Find and copy lines holding "this".

★ ★ ★ ★ ★ ★ ★

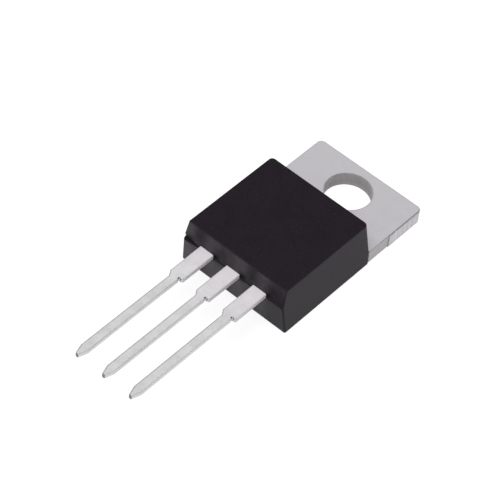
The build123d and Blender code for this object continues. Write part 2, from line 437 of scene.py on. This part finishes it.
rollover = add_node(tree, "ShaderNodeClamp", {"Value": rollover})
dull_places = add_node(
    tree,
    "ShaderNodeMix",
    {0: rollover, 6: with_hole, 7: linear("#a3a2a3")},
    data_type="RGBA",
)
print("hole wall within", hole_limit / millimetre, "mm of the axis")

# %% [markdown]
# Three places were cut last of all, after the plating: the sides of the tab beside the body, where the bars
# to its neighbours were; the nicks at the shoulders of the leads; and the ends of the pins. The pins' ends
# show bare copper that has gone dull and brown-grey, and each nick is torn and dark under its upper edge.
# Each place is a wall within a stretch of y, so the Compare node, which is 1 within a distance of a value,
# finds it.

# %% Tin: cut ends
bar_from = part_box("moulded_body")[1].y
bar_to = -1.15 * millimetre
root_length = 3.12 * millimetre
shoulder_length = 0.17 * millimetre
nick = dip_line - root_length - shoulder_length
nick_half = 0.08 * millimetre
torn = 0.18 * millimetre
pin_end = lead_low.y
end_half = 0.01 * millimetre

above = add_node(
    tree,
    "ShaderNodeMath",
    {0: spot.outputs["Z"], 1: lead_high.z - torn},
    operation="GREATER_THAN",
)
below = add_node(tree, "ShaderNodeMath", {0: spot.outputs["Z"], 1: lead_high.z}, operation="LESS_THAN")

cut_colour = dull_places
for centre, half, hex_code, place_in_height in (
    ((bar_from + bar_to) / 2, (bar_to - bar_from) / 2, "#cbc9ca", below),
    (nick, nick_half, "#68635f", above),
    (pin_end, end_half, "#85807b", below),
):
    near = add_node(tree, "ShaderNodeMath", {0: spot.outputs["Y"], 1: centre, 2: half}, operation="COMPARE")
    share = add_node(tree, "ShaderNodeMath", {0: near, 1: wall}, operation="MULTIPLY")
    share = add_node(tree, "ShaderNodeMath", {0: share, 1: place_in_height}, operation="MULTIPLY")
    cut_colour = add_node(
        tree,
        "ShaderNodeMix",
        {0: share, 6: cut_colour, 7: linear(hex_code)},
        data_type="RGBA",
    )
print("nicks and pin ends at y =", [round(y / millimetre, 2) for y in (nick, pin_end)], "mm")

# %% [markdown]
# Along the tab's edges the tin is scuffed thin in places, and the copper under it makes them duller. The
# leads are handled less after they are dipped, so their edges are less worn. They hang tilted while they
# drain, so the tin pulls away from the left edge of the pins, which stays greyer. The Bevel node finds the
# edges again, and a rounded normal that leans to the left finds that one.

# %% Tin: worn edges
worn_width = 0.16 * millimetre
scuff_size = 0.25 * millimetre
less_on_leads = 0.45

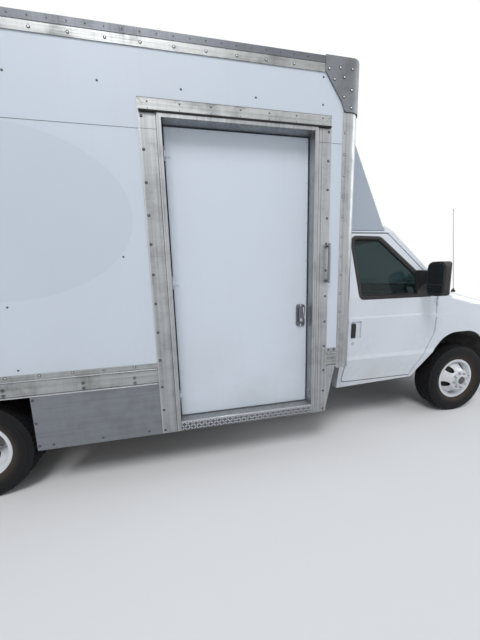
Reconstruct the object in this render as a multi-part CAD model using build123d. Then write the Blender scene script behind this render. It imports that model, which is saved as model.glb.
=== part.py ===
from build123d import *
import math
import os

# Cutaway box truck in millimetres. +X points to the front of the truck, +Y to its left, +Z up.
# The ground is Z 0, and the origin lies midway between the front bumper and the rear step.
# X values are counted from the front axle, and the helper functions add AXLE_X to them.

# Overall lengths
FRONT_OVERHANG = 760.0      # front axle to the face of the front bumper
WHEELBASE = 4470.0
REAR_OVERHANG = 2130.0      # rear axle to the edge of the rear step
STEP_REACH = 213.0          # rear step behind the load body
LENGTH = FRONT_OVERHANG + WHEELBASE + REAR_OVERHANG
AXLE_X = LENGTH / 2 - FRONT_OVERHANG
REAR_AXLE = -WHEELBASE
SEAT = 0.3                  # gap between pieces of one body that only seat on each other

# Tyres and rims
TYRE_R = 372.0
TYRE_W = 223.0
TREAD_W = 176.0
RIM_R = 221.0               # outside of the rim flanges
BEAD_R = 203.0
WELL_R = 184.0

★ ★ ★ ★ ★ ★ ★

EXERCISE RESPONSE:
The build123d and Blender code for this object continues. Write part 2, from line 437 of scene.py on. This part finishes it.
Reconstruct the object in this render as a multi-part CAD model using build123d. Then write the Blender scene script behind this render. It imports that model, which is saved as model.glb.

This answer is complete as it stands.